▶ **YOUR INSTRUCTIONS**: Count every line that has the word "from". Give the number, without anything more.

··· PROVIDED RECORDS

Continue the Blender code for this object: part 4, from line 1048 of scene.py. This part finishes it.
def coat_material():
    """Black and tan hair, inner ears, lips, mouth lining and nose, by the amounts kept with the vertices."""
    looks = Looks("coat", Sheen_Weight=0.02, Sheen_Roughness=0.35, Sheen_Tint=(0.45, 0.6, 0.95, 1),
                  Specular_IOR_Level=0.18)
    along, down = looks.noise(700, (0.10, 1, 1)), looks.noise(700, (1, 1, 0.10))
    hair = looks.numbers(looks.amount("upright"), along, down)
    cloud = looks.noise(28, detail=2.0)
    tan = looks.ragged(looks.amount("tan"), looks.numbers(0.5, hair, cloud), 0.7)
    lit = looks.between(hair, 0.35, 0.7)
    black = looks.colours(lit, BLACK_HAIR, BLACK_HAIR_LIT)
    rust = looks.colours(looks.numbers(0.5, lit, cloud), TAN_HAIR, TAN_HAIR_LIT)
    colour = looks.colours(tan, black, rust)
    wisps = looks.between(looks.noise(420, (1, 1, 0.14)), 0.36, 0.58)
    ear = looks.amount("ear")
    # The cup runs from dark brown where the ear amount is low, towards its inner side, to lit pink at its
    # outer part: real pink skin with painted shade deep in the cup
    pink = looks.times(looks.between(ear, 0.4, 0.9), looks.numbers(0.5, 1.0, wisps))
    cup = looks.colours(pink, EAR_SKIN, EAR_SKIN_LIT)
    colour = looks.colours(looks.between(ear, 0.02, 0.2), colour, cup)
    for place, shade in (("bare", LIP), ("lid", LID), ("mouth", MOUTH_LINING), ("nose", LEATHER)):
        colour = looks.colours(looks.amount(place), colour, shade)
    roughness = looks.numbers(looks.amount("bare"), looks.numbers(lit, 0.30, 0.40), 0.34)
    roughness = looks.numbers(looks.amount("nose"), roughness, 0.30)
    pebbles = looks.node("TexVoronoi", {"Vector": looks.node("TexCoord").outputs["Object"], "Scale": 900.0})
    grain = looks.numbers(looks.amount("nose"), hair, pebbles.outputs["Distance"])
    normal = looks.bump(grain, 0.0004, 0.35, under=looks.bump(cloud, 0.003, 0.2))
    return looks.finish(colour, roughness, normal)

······
··· PROVIDED RECORDS

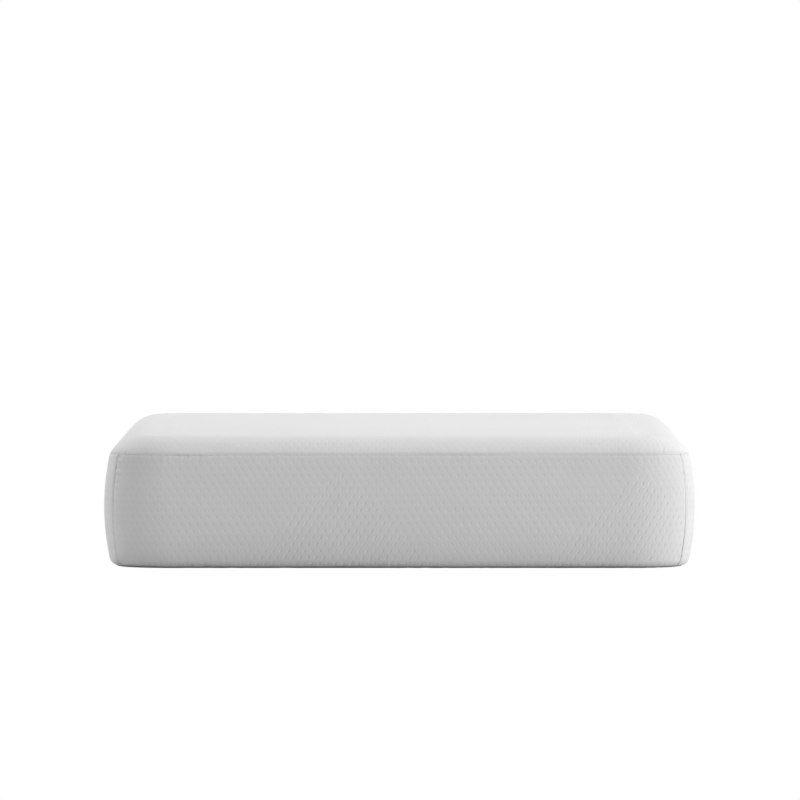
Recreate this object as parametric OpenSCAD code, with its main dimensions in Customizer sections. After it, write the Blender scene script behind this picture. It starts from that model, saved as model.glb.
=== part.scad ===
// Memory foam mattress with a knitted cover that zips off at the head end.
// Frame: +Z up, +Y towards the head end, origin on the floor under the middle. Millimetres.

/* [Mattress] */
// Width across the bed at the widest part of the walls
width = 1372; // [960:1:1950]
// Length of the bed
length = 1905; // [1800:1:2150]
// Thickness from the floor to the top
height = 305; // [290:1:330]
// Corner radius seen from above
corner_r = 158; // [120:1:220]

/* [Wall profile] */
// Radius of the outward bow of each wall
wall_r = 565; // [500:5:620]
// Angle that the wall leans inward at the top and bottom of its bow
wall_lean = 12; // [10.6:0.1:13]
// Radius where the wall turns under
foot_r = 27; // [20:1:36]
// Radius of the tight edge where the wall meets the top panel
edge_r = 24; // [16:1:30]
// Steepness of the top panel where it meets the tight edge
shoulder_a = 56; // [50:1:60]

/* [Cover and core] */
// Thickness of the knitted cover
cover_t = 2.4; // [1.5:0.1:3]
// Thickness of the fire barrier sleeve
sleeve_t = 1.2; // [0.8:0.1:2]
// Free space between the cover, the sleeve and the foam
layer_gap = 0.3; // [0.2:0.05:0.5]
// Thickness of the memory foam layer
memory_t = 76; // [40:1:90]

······

▶ **PROBLEM SOLUTION**: 5